If this defines a "pyramid" then virtually all MLMs should be given an "F" by the BBB. Unfortunately, the FTC only warns consumers of such "non-retail" frauds, but it does not protect consumers from them.
The lack of FTC law enforcement, which effectively legalizes pyramid schemes, may be the reason the BBBs seldom alert consumers about pyramid selling schemes. Just like ordinary consumers they may also fear lawsuits from the schemes. In 2006, the Dallas BBB had to defend itself in a lawsuit brought by the MLM, Advantage Conferences, which it also questioned as a possible pyramid scheme. The MLM scheme sued the BBB for even questioning the company's legitimacy.
Advantage Conferences offered a two-day seminar led by "Christian millionaires," who shared their "secrets to success." The cost to attend: $10,000. However, attendees could also try to sell others the same package. They would receive $7,000 commission. $7,000 commission on a $10,000 seminar? The trick was that the commission would only be paid after the the third recruitment was achieved. and then there were more commissions on future sales made if that third new recruit brought in others too.

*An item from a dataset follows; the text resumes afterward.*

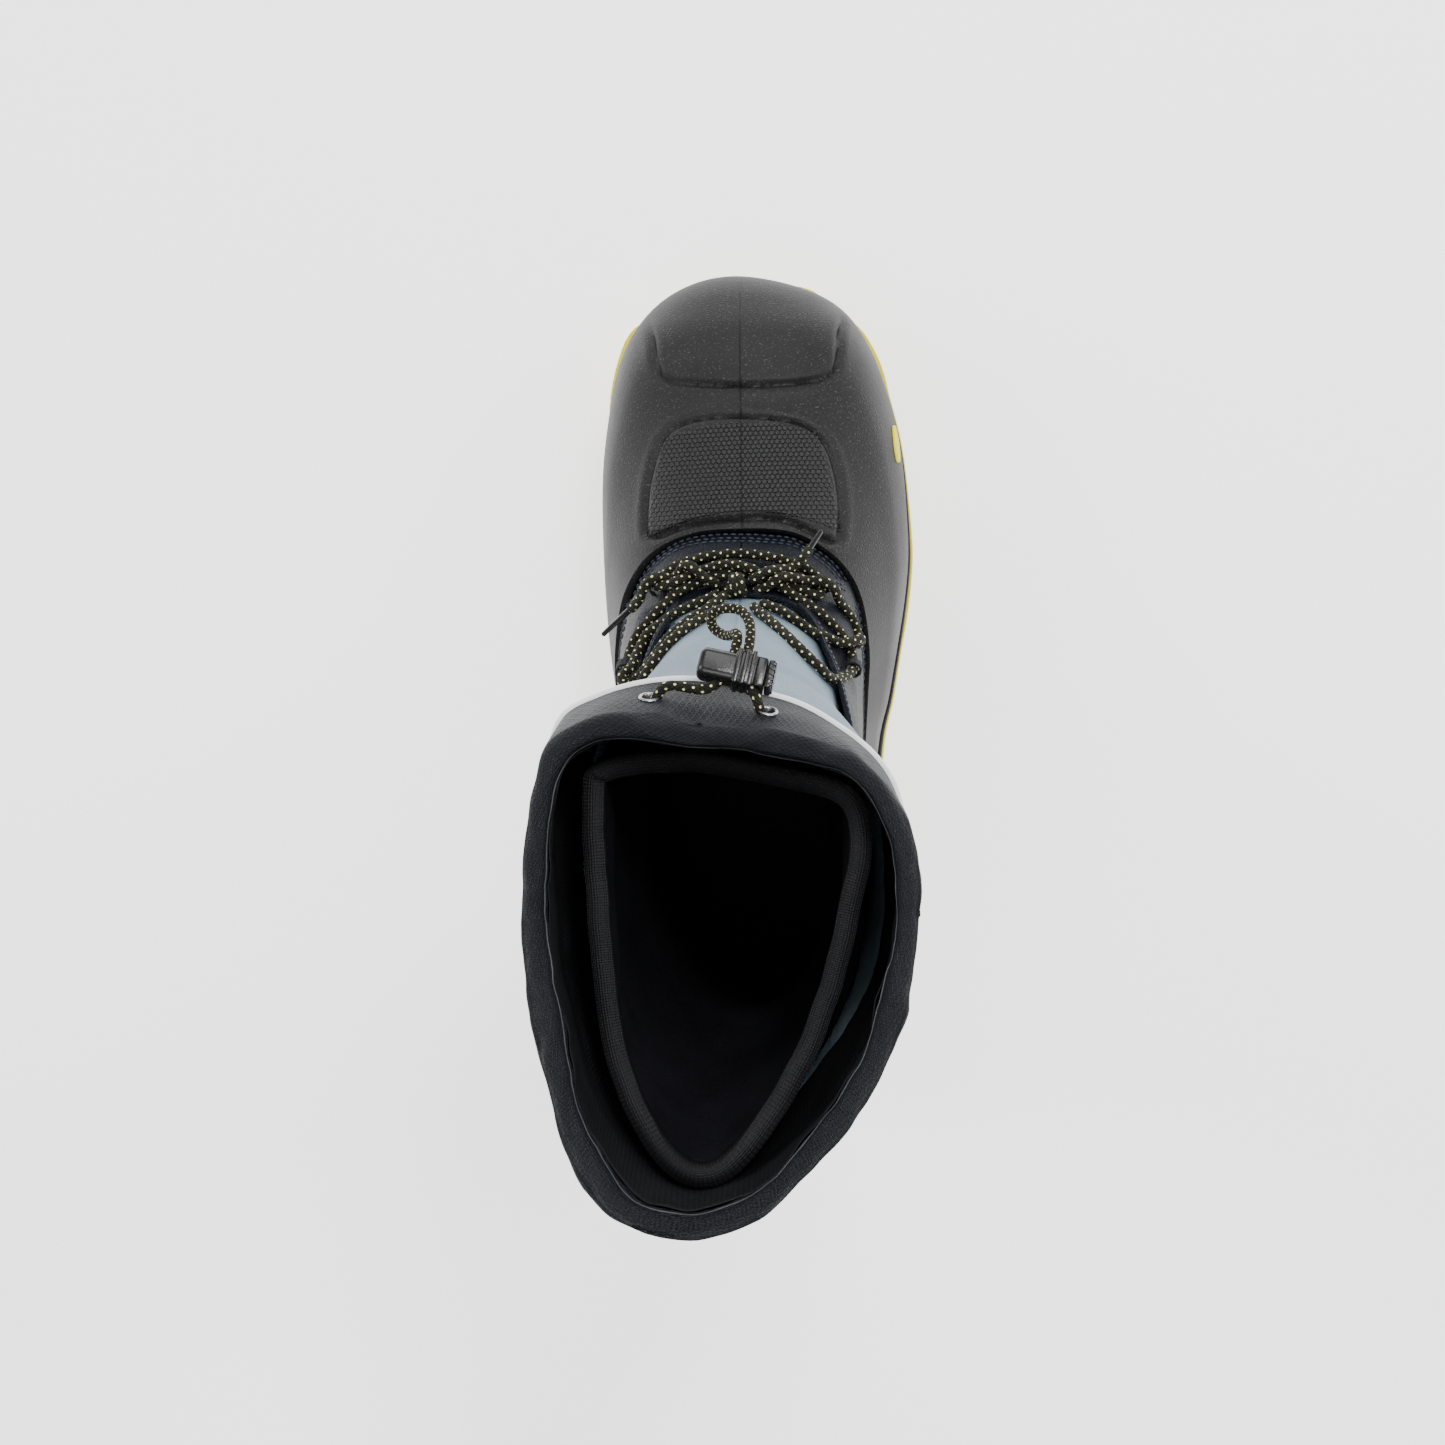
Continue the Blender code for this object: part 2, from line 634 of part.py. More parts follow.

The pay play – make two sales and then get a huge commission on the third, and then huge overrides on the sales made by that third enrollee – is called the "Aussie Two-Up" plan. It is used by other MLMs. It is merely another variation ont he endless chain trick, a fraud by another name.
IJango's Link to Excel
So, what is special about IJango to draw this attention of the Dallas BBB? In addition to its incomplete and questionable product, its founders also have questionable backgrounds.
One of them, Cameron Sharpe, was previously affiliated with Ultimate Introductions Inc., aka
Ultimate Singles, aka Social Spark. The BBB gave Ultimate Introductions Inc. an "F" rating for multiple consumer complaints.
The other founder of IJango, Steve Smith, was a top marketing executive of the now defunct MLM, Excel Communications. He is touted by the company for being responsible for Excel's extraordinary fast growth to in the 1990's. In a short time – and only for a very brief period – Excel grew to become the 4th largest long distance phone service in America. (#4 was a still much smaller than the top three). The founder of the company became an instant billionaire when Excel's stock went public.
The true story about Excel is that it achieved its amazing growth and its founder became rich from the financial losses and misguided efforts of millions of consumers and investors. This story might bear on the future prospects of IJango recruits.
As it turned out, one-forth of all Excel "customers" were also its salespeople! Like many MLMs Excel charged consumers a large fee to become distributors – about $200 – and then paid commissions when they signed up others. It also sold the distributors expensive marketing "tools." More than 25% of its revenue came from the extra fees and purchases of the salespeople themselves.
Like any pyramid plan, the vast majority of salespeople were at the bottom where they could never build large downlines. So, Excel turned out to be a huge churning machine of failed distributors. When they quit, their friends and relatives quit using the service too. The New York Times reported that in 1995, nearly 500,000 people applied to become Excel sales reps but in the same year, the percentage of representatives who chose not to renew was a huge 86 percent. Customers of Excel – often the salespeople's relatives – also were quitting in high numbers, 48 percent a year.
However, though millions of people were losing money as "sales reps" for Excel, Excel's managers were making money on each new one they brought in. Stephen R. Smith, Excel's executive vice president of marketing, and now co-founder of IJango, which the BBB is calling a pyramid scheme, earned nearly $4 million from an arrangement by which he received $5 for every new representative or trainer who signed up, according to the NY Times.
To cover this massive attrition rate and to finance the costs of replacing all these "quitters and losers" Excel used questionable accounting methods. It spread out the costs of commissions it paid to acquire new subscribers over a period of 12 months rather than deduct them immediately, as expenses. In 1995, the New York Times reported, this accounting trick reduced the company's marketing-service costs by $51 million, an amount equal to two-thirds of Excel's total operating income.
So, predictably after the stock offering in 1996, Excel's sales and reps began rapidly declining to one-half their peak. Then, the company merged with Canadian telecommunications company, Teleglobe. Teleglobe's stock plummeted more than 50% in short order. Teleglobe, which included Excel, was then acquired by Bell Canada Enterprises. Shortly thereafter, Excel was sold off for just $250 million – a 90% drop in value from when the scheme went public – to a privately held company, VarTec Telecom, Inc. At this point, the contracts with all the remaining MLM distributors were terminated. Soon, the company was put into bankruptcy.
So, not only did millions of "distributors" of Excel lose money, but so too did hundreds of thousands of shareholders: a cautionary tale for consumers planning to join IJango.